So im trying to make a single function GetSet, with 2 args, one is the index, and the other one is a value, if the value is not given, the func should return a value (get), if it is given it should return nothing (set). I know i can do something like this using function overloading which works.
function GetSet<T>(i: number):T
function GetSet<T>(i: number, val: T):void
function GetSet<T>(i: number, val?: T): T | void {
if (val === undefined)
return 1 as unknown as T // just an example
else
return
}
const returnsNumber = GetSet<string>(1)
const returnsVoid = GetSet<string>(1, 'test')
But i need it in a generic type way so i tried this,
type GetSetType<T> = {
<T>(i: number) : T
<T>(i: number, val: T) : void
<T>(i: number, val?: T | undefined) : T | void
}
const test: GetSetType<number> = (i: number, val?: number) => {
if (val === undefined)
return 1
else
return
}
But it doesnt work, what am i doing wrong?

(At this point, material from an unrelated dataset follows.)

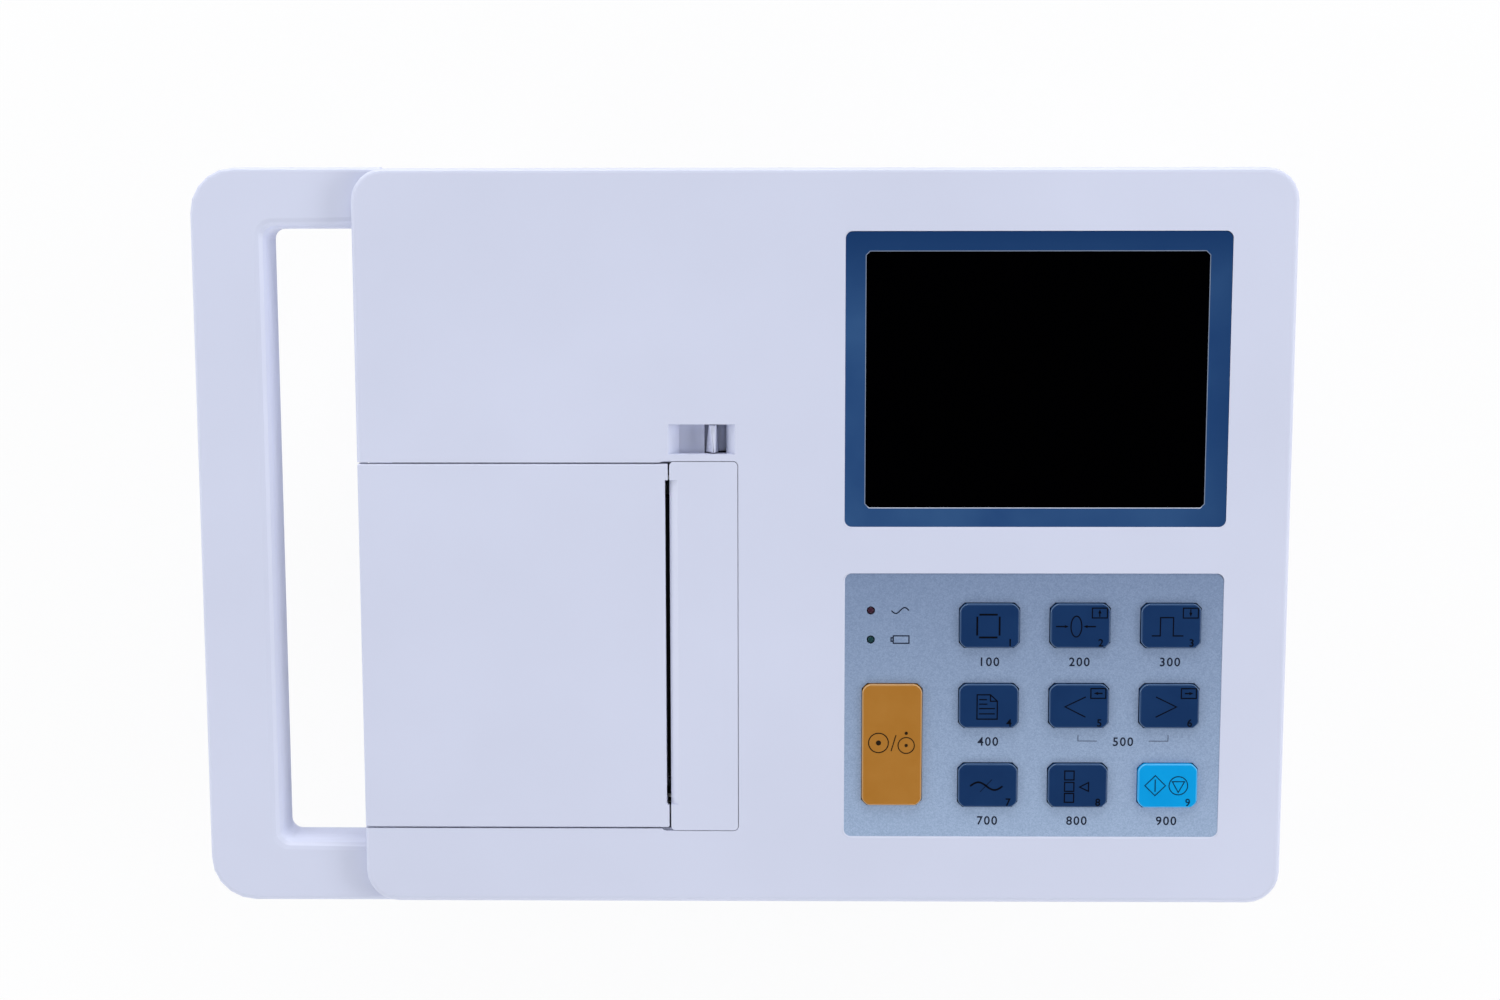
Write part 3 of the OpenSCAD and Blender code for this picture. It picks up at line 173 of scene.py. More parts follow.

const returnsUnknown = test(1)
Figured out why, the T
in GetSetType<T>
and T
in each function are recognized as completely different things. So i gotta use something like this.
type GetSetType<T> = {
<U extends T>(i: number) : U
<U extends T>(i: number, val: T) : void
<U extends T>(i: number, val?: T | undefined) : U | void
}
const test: GetSetType<number> = (i: number, val?: number) => {
if (val === undefined)
return 1
else
return
}
const returnsNumber = test(1)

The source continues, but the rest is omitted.